Spec Ops: The Line also boasts a multiplayer mode, but the game’s emphasis on the single player experience really shows here. Compared to a lot of other games based around online this one feels very bare bones. It relies heavily on gamers’ desires to keep leveling up and unlocking stuff. What’s missing however is the character of the single player, even the desolate and sometimes lush environments are often not transferred over to the cooperative component making it feel just like deathmatch on a few stock maps. The saving grace for the mode is HQ mode where 2 teams of 4 will fight to sabotage the opponents base while also defending their own. It places an interesting emphasis on teamwork as well as a tense interplay between attacking and defending. To be fair however, this game would have been fine of the strength of single player alone.
The Good: Great story, amazing characters, captivating score; a very well polished and refined cover system; a true commitment to the tactical aspect of the gameplay.

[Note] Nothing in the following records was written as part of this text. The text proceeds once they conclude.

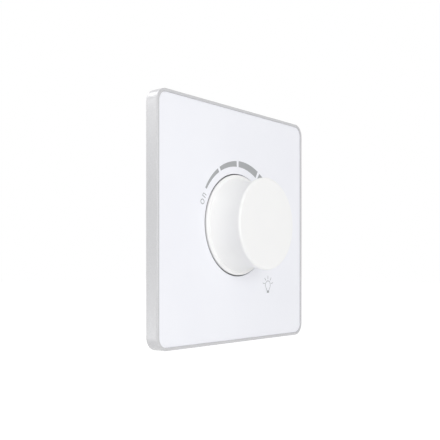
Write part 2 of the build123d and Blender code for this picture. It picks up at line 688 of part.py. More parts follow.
def lead_places():
    """Where leads pass through the board, as X and Z, apart from flat tags."""
    places = []
    for step in (-0.5, 0.5):
        places.append((FILTER_CAP_X, FILTER_CAP_Z + step * FILTER_CAP_LEADS))
        places.append((CHOKE_X + step * 2 * CHOKE_CORE_R, CHOKE_Z))
        places += [(x, TIMING_CAP_Z + step * TIMING_CAP_LEADS) for x in TIMING_CAP_X]
        places += [(x, AXIAL_Z + 2 * step * axial_reach(RESISTOR_LENGTH)) for x in RESISTOR_X]
        places.append((DIAC_X, AXIAL_Z + 2 * step * axial_reach(DIAC_LENGTH)))
    places += [(x, SINK_FACE_Z - TRIAC_THICK / 2) for x in triac_lead_bends()]
    return places


def circuit_board():
    """Board with notched corners, and holes for leads, lugs, tags and terminal pins."""
    side = 2 * (REAR_ROOM_HALF - BOARD_PLAY)
    outline = Rectangle(side, side) - boss_sketch(BOARD_PLAY)
    outline -= [Pos(x, z) * Rectangle(PIN_HOLE, PIN_HOLE) for x, z in lead_places()]
    play = PIN_HOLE - PIN
    for x in (-LUG_PITCH, 0, LUG_PITCH):
        outline -= Pos(x, LUG_Z - LUG_THICK / 2) * Rectangle(LUG_WIDTH + play, LUG_THICK + play)
    leaf_z = -(LEAF_ROOT + TAG_WIDTH / 2)
    outline -= Pos(LEAF_X + LEAF_THICK / 2, leaf_z) * Rectangle(LEAF_THICK + play, TAG_WIDTH + play)
    contact_z = CONTACT_ROOT + TAG_WIDTH / 2
    outline -= Pos(CONTACT_X + CONTACT_THICK / 2, contact_z) * Rectangle(CONTACT_THICK + play,
                                                                       TAG_WIDTH + play)
    for x in terminal_places():
        outline -= Pos(x, CAGE_PIN_Z) * Rectangle(PIN_HOLE, PIN_HOLE)
    return slab(outline, BOARD_BACK, BOARD_FRONT)


def heat_sink():
    """Bent aluminium plate: flange against the top wall, foot on the board, tapped for the screw."""
    foot_front = BOARD_FRONT + SINK_THICK
    foot_end = FRONT_ROOM_HALF - SINK_FOOT
    outline = Polyline(
        (SINK_TOP_GAP, SINK_FACE_Z), (SINK_TOP_GAP, FRONT_ROOM_HALF), (-BOARD_FRONT, FRONT_ROOM_HALF),
        (-BOARD_FRONT, foot_end), (-foot_front, foot_end), (-foot_front, SINK_FACE_Z), close=True)
    body = extrude(Plane.YZ * make_face(outline), amount=SINK_WIDTH / 2, both=True)
    leads_width = SINK_WIDTH / 2 + TRIAC_LEFT
    body -= bar(TRIAC_LEFT - leads_width / 2, SINK_FACE_Z - SINK_FOOT / 2, leads_width, SINK_FOOT,
                BOARD_FRONT - OVERCUT, foot_front + OVERCUT)
    return body - upright(TRIAC_SCREW_R, triac_hole_x(), TRIAC_MID, SINK_FACE_Z - OVERCUT,
                          FRONT_ROOM_HALF + OVERCUT)


def triac_hole_x():
    """Middle of the triac's tab."""
    return TRIAC_LEFT + TRIAC_LENGTH + TRIAC_TAB_LENGTH / 2


def triac_lead_bends():
    """Where the three leads turn down to the board, the one nearest the board first."""
    return [TRIAC_LEFT - TRIAC_LEAD_REACH * (step + 1) for step in range(3)]


def triac():
    """Power semiconductor lying against the heat sink, with its formed leads."""
    mid_x = TRIAC_LEFT + TRIAC_LENGTH / 2
    body = bar(mid_x, SINK_FACE_Z - TRIAC_THICK / 2, TRIAC_LENGTH, TRIAC_THICK, TRIAC_BACK,
               TRIAC_FRONT)
    tab = bar(triac_hole_x(), SINK_FACE_Z - TRIAC_TAB_THICK / 2, TRIAC_TAB_LENGTH, TRIAC_TAB_THICK,
              TRIAC_BACK, TRIAC_FRONT)
    tab -= upright(TRIAC_SCREW_R, triac_hole_x(), TRIAC_MID, SINK_FACE_Z - 2 * TRIAC_TAB_THICK,
                   SINK_FACE_Z + OVERCUT)
    body += tab
    for step, x in enumerate(triac_lead_bends()):
        height = TRIAC_MID + (step - 1) * TRIAC_LEAD_PITCH
        z = SINK_FACE_Z - TRIAC_THICK / 2
        run = TRIAC_LEFT - x + PIN / 2
        body += bar(TRIAC_LEFT - run / 2, z, run, PIN, height - PIN / 2, height + PIN / 2)
        body += pin(x, z, PIN_END, height)
    return body


def triac_screw():
    """Cheese-head screw through the tab into the heat sink."""
    head_top = SINK_FACE_Z - TRIAC_TAB_THICK
    x = triac_hole_x()
    head = upright(TRIAC_SCREW_HEAD_R, x, TRIAC_MID, head_top - TRIAC_SCREW_HEAD, head_top)
    slot = bar(x, head_top - TRIAC_SCREW_HEAD, SCREW_SLOT, TRIAC_SCREW_HEAD,
               TRIAC_MID - TRIAC_SCREW_HEAD_R, TRIAC_MID + TRIAC_SCREW_HEAD_R)
    return head - slot + upright(TRIAC_SCREW_R, x, TRIAC_MID, head_top, FRONT_ROOM_HALF)


def choke_core():
    """Powder ring lying on the board, lifted by the wire below it."""
    low = BOARD_FRONT + CHOKE_WIRE
    return slab(Pos(CHOKE_X, CHOKE_Z) * (Circle(CHOKE_CORE_R) - Circle(CHOKE_BORE_R)), low,
                low + CHOKE_HEIGHT)


def choke_winding():
    """Turns of enamelled wire round the ring, each a closed loop of square section, and two ends."""
    low = BOARD_FRONT
    high = BOARD_FRONT + CHOKE_HEIGHT + 2 * CHOKE_WIRE
    length = CHOKE_CORE_R - CHOKE_BORE_R
    mid_r = (CHOKE_CORE_R + CHOKE_BORE_R) / 2
    outer = slab(Pos(mid_r, 0) * Rectangle(length + 2 * CHOKE_WIRE, CHOKE_WIRE), low, high)
    opening = Rectangle(length + 2 * CHOKE_WIRE_PLAY, 2 * CHOKE_WIRE)
    turn = outer - slab(Pos(mid_r, 0) * opening, low + CHOKE_WIRE, high - CHOKE_WIRE)
    turns = []
    for index in range(CHOKE_TURNS):
        turns.append(Pos(CHOKE_X, 0, CHOKE_Z) * Rotation(0, index * FULL_TURN / CHOKE_TURNS, 0) * turn)
    for step in (-1, 1):
        end = pin(CHOKE_X + step * (CHOKE_CORE_R), CHOKE_Z, PIN_END, BOARD_FRONT)
        turns[(CHOKE_TURNS // 4) * (1 - step)] += end
    return turns


def moulded_capacitor(x, z, width, length, height, lead_spacing):
    """Box capacitor on the board with softened edges and two leads."""
    body = bar(x, z, width, length, BOARD_FRONT, BOARD_FRONT + height)
    body = chamfer(body.edges().filter_by(Axis.Y), CAP_ROUND)
    for step in (-0.5, 0.5):
        body += pin(x, z + step * lead_spacing, PIN_END, BOARD_FRONT)
    return body


def filter_capacitor():
    """Mains filter capacitor beside the potentiometer."""
    return moulded_capacitor(FILTER_CAP_X, FILTER_CAP_Z, FILTER_CAP_WIDTH, FILTER_CAP_LENGTH,
                             FILTER_CAP_HEIGHT, FILTER_CAP_LEADS)


def timing_capacitors():
    """Two small film capacitors."""
    return [moulded_capacitor(x, TIMING_CAP_Z, TIMING_CAP_WIDTH, TIMING_CAP_LENGTH, TIMING_CAP_HEIGHT,
                              TIMING_CAP_LEADS) for x in TIMING_CAP_X]


def axial_reach(length):
    """From the middle of an axial part to where its lead turns down."""
    return length / 2 + AXIAL_LEAD_REACH


def axial_part(x, radius, length):
    """A round part lying on the board, its leads bent down through it."""
    height = BOARD_FRONT + radius
    body = upright(radius, x, height, AXIAL_Z - length / 2, AXIAL_Z + length / 2)
    reach = axial_reach(length)
    lead = 2 * reach + PIN
    body += bar(x, AXIAL_Z, PIN, lead, height - PIN / 2, height + PIN / 2)
    for side in (-1, 1):
        body += pin(x, AXIAL_Z + side * reach, PIN_END, height)
    return body


def resistors():
    """Three resistors side by side."""
    return [axial_part(x, RESISTOR_R, RESISTOR_LENGTH) for x in RESISTOR_X]


def diac():
    """Small glass trigger diode."""
    return axial_part(DIAC_X, DIAC_R, DIAC_LENGTH)


def fuse_tube():
    """Glass tube of the fuse."""
    half = FUSE_LENGTH / 2 - FUSE_CLIP_THICK
    return upright(FUSE_TUBE_R, FUSE_X, FUSE_HEIGHT, FUSE_Z - half, FUSE_Z + half)


def fuse_caps():
    """The fuse's two end caps."""
    caps = []
    for side in (-1, 1):
        outer_end = FUSE_Z + side * FUSE_LENGTH / 2
        inner_end = outer_end - side * FUSE_CAP_LENGTH
        low, high = sorted((outer_end, inner_end))
        caps.append(upright(FUSE_CAP_R, FUSE_X, FUSE_HEIGHT, low, high) - fuse_tube())
    return caps


def fuse_clips():
    """Two sprung clips on the board, open towards the room."""
    ring = open_ring(FUSE_CAP_R, FUSE_CAP_R + FUSE_CLIP_THICK, FUSE_CLIP_OPEN_ANGLE)
    foot_top = FUSE_LIFT - FUSE_CAP_R
    foot = Pos(0, FUSE_LIFT - foot_top / 2) * Rectangle(FUSE_CLIP_FOOT, foot_top) - Circle(FUSE_CAP_R)
    clips = []
    for side in (-1, 1):
        z = FUSE_Z + side * (FUSE_LENGTH - FUSE_CAP_LENGTH) / 2 - FUSE_CLIP_WIDTH / 2
        clips.append(extrude(Plane((FUSE_X, -FUSE_HEIGHT, z)) * (ring + foot), amount=FUSE_CLIP_WIDTH))
    return clips


def terminal_places():
    """The two terminals' X."""
    return (-TERMINAL_PITCH / 2, TERMINAL_PITCH / 2)


def terminal_block():
    """Moulded block behind the board with a pocket for each cage and a sleeve for each screw."""
    middle = (TERMINAL_BLOCK_LOW + TERMINAL_BLOCK_TOP) / 2
    body = bar(0, middle, TERMINAL_BLOCK_WIDTH, TERMINAL_BLOCK_HEIGHT, TERMINAL_BACK, BOARD_BACK)
    cage_mid = (CAGE_LOW + CAGE_TOP) / 2
    for x in terminal_places():
        body -= bar(x, cage_mid, CAGE_WIDTH, CAGE_TOP - CAGE_LOW, TERMINAL_BACK - OVERCUT, CAGE_FRONT)
        body -= upright(SCREW_ACCESS_R, x, CAGE_MID, CAGE_TOP - OVERCUT, TERMINAL_BLOCK_TOP + OVERCUT)
        body -= pin(x, CAGE_PIN_Z, CAGE_FRONT - OVERCUT, BOARD_BACK + OVERCUT, PIN_HOLE)
    return body


def terminal_cages():
    """Two brass cages: a square way for the wire, a tapped roof for the screw, and a pin to the board."""
    cages = []
    for x in terminal_places():
        cage = bar(x, (CAGE_LOW + CAGE_TOP) / 2, CAGE_WIDTH, CAGE_TOP - CAGE_LOW, CAGE_BACK, CAGE_FRONT)
        cage -= bar(x, WIRE_Z, CAGE_INSIDE, CAGE_INSIDE, CAGE_BACK - OVERCUT, CAGE_FRONT + OVERCUT)
        cage -= upright(TERMINAL_SCREW_R, x, CAGE_MID, WIRE_Z, CAGE_TOP + OVERCUT)
        pin_low = CAGE_FRONT - TERMINAL_FLOOR
        cage += pin(x, CAGE_PIN_Z, pin_low, BOARD_FRONT + PIN_PROUD)
        cages.append(cage)
    return cages


def terminal_screws():
    """Two slotted screws, open and ready for a wire."""
    screws = []
    seat = CAGE_TOP + TERMINAL_SCREW_LIFT
    tip = WIRE_Z + CAGE_INSIDE / 2 + TERMINAL_SCREW_TIP
    for x in terminal_places():
        head = upright(TERMINAL_SCREW_HEAD_R, x, CAGE_MID, seat, seat + TERMINAL_SCREW_HEAD)
        slot = bar(x, seat + TERMINAL_SCREW_HEAD, SCREW_SLOT, TERMINAL_SCREW_HEAD,
                   CAGE_MID - TERMINAL_SCREW_HEAD_R, CAGE_MID + TERMINAL_SCREW_HEAD_R)
        screws.append(head - slot + upright(TERMINAL_SCREW_R, x, CAGE_MID, tip, seat))
    return screws


PIECES = {
    "cover_frame": cover_frame, "face_panel": face_panel, "knob": knob, "knob_clip": knob_clip,
    "base_moulding": base_moulding, "rear_cover": rear_cover, "rear_screws": rear_screws,
    "pot_bushing": pot_bushing, "pot_washer": pot_washer, "pot_nut": pot_nut,
    "resistive_wafer": resistive_wafer, "pot_lugs": pot_lugs, "pot_can": pot_can,
    "pot_shaft": pot_shaft, "shaft_ring": shaft_ring, "pot_rotor": pot_rotor, "wiper": wiper,
    "switch_housing": switch_housing, "switch_leaf": switch_leaf, "switch_contact": switch_contact,
    "switch_cam": switch_cam, "circuit_board": circuit_board, "heat_sink": heat_sink, "triac": triac,
    "triac_screw": triac_screw, "choke_core": choke_core, "choke_winding": choke_winding,
    "filter_capacitor": filter_capacitor, "timing_capacitors": timing_capacitors,
    "resistors": resistors, "diac": diac, "fuse_tube": fuse_tube, "fuse_caps": fuse_caps,
    "fuse_clips": fuse_clips, "terminal_block": terminal_block, "terminal_cages": terminal_cages,
    "terminal_screws": terminal_screws,
}

os.makedirs("parts", exist_ok=True)
for name, make in PIECES.items():
    made = make()
    solids = []
    for piece in made if isinstance(made, list) else [made]:
        solids += piece.solids()
    export_step(Compound(label=name, children=solids), f"parts/{name}.step")
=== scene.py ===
# %% [markdown]
# # A rotary wall dimmer, dressed for its picture
# The solid model gives every piece at its real size and place. This notebook adds what a solid can't say:
# the softness of moulded edges, the ink of the scale, and how lacquer, plastic, brass and board look. The
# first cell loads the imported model, and everything later is measured from it.

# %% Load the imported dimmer
from math import atan, pi, radians, tan

import bpy
import numpy as np
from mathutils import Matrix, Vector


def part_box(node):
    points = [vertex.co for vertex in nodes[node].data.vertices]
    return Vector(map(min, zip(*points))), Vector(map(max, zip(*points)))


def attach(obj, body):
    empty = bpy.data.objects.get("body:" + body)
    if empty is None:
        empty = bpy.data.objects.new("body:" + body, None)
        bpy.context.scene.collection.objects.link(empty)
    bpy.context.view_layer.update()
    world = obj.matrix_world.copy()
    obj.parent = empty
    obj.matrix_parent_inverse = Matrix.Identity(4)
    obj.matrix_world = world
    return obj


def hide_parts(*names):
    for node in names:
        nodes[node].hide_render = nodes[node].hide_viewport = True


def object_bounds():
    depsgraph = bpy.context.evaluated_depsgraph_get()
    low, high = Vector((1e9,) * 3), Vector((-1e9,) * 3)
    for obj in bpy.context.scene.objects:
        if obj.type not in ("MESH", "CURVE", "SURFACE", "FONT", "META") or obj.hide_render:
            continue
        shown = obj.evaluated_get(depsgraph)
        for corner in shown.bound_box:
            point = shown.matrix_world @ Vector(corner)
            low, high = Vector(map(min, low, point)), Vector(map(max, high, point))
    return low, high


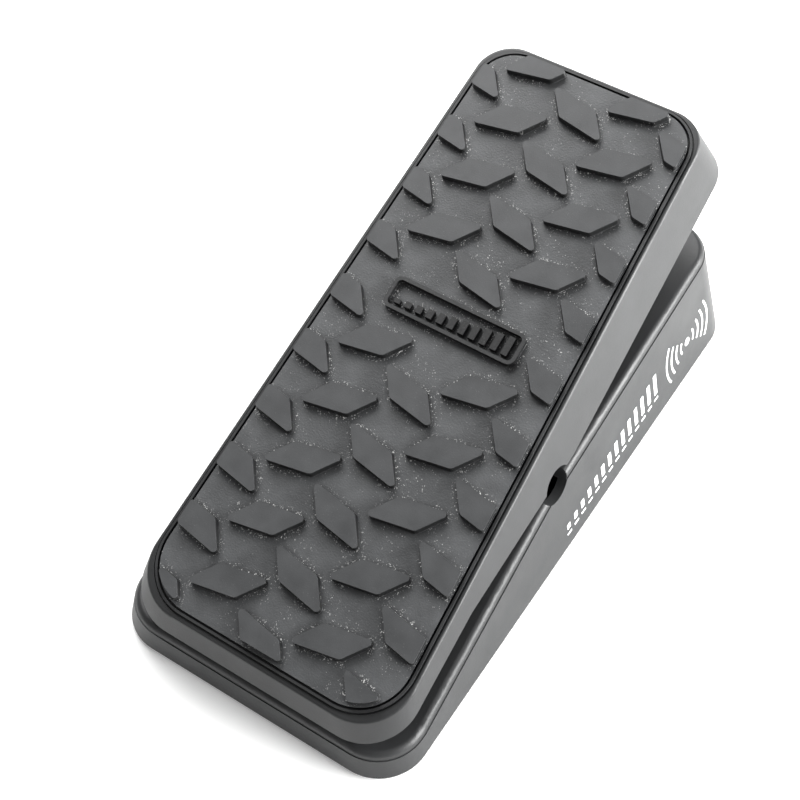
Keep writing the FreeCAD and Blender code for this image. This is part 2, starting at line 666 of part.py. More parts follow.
def pot_bracket():
    x0, x1 = BRACKET_X
    plate = box(x0, x1, 20.0, 62.0, DRUM_Z - 9.0, BRACKET_TOP)
    flange = box(x0, 23.0, 20.0, 43.4, BRACKET_TOP - 2, BRACKET_TOP)
    shape = plate.fuse(flange).removeSplitter()
    cuts = [rod_x(POT_NECK_R + 0.1, 0, 20, DRUM_Y, DRUM_Z)]
    cuts += [rod_z(SCREW_R + 0.2, 20, 50, x, y) for x, y in BRACKET_SCREWS]
    return shape.cut(cuts)


# ----------------------------------------------------------------- jacks


def pot_nut():
    nut = hexagon(10.0, 1.9, V(6.4, DRUM_Y, DRUM_Z), "x")
    return nut.cut(rod_x(POT_NECK_R + FIT, 0, 20, DRUM_Y, DRUM_Z))


def pot_washer():
    washer = rod_x(5.8, 8.35, 8.95, DRUM_Y, DRUM_Z)
    return washer.cut(rod_x(POT_NECK_R + 2 * FIT, 0, 20, DRUM_Y, DRUM_Z))


def jack(x):
    y0, y1 = JACK_BODY_Y
    body = box(x - 8, x + 8, y0, y1, JACK_Z - 6.0, JACK_Z + 6.1)
    body = body.makeFillet(0.8, [e for e in body.Edges if e.BoundBox.YLength > 5])
    barrel = rod_y(BARREL_R, y1 - 0.3, BARREL_END_Y, x, JACK_Z)
    shape = body.fuse(barrel).removeSplitter()
    return shape.cut(rod_y(JACK_BORE_R, JACK_BORE_Y, 110.0, x, JACK_Z))


def jack_hole(x):
    return rod_y(BARREL_R + FIT, 90, 110, x, JACK_Z)


def jack_nut(x):
    nut = hexagon(12.6, NUT_THICK, V(x, SPOT_FACE_Y + WASHER_THICK, JACK_Z), "y")
    return nut.cut(jack_hole(x))


def jack_washer(x):
    washer = rod_y(7.0, SPOT_FACE_Y, SPOT_FACE_Y + WASHER_THICK, x, JACK_Z)
    return washer.cut(jack_hole(x))


def circuit_board():
    board = box(-36.5, 36.5, 72.0, 93.2, BOARD_LOW, BOARD_TOP)
    return board.cut([rod_z(SCREW_R + 0.2, 20, 40, x, y) for x, y in BOARD_SCREWS])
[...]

The Bad: Certain technical issues take you out of the experience a little too often; occasional AI glitches; barebones multiplayer mode
The Line: A lot of names are references to either the novel or the book (Martin Walker is a nod to Martin Sheen who played the titular character in Apocalypse Now)
Verdict: Once again, we are still trained to judge the game as the sum of it’s parts, putting together all the variables, but some games warrant you looking past that. This is one of those games. A true breath of fresh air released during the time when gamers cry out for some new titles. Yes there are issues, yes there isn’t much in terms of multiplayer but Spec Ops: The Line is all about the single player experience. It draws you in and takes you for an emotionally invested ride. It makes you question things as well as explore them from a new angle. And it is truly worth your time.